Some shows have moved towards cel-shaded 3D animation. This is a technique where everything in the show is created in 3D CG, but through the use of filters and such, it almost kinda sorta ends up looking like traditional 2D animation. Cel-shaded 3D has been around for a while in video games, but it's just now in its early days for anime and suffering from problems just like early digipaint. However, it will probably end up replacing digipaint, since it's cheaper (just render a 3D model from different angles. It's almost like having actors again!) and getting better all the time. (Cf. Arpeggio of Blue Steel.)
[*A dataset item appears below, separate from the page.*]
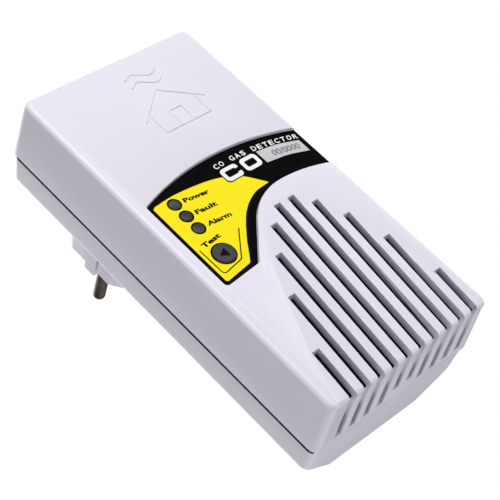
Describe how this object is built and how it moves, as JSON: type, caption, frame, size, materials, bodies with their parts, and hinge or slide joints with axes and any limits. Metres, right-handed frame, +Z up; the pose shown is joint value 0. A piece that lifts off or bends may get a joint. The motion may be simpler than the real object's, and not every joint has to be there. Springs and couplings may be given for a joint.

Digital painting is a method of creating an art object (painting) digitally and/or a technique for making digital art in the computer. As a method of creating an art object, it adapts traditional painting medium such as acrylic paint, oils, ink, watercolor, etc. and applies the pigment to traditional carriers, such as woven canvas cloth, paper, polyester etc. by means of computer software driving industrial robotic or office machinery (printers). As a technique, it refers to a computer graphics software program that uses a virtual canvas and virtual painting box of brushes, colors and other supplies. The virtual box contains many instruments that do not exist outside the computer, and which give a digital artwork a different look and feel from an artwork that is made the traditional way.

from https://en.wikipedia.org/wiki/Digital_painting

  • This only partially answers the question. In the future if you want to copy something word for word from elsewhere, please make an attempt to reference that source.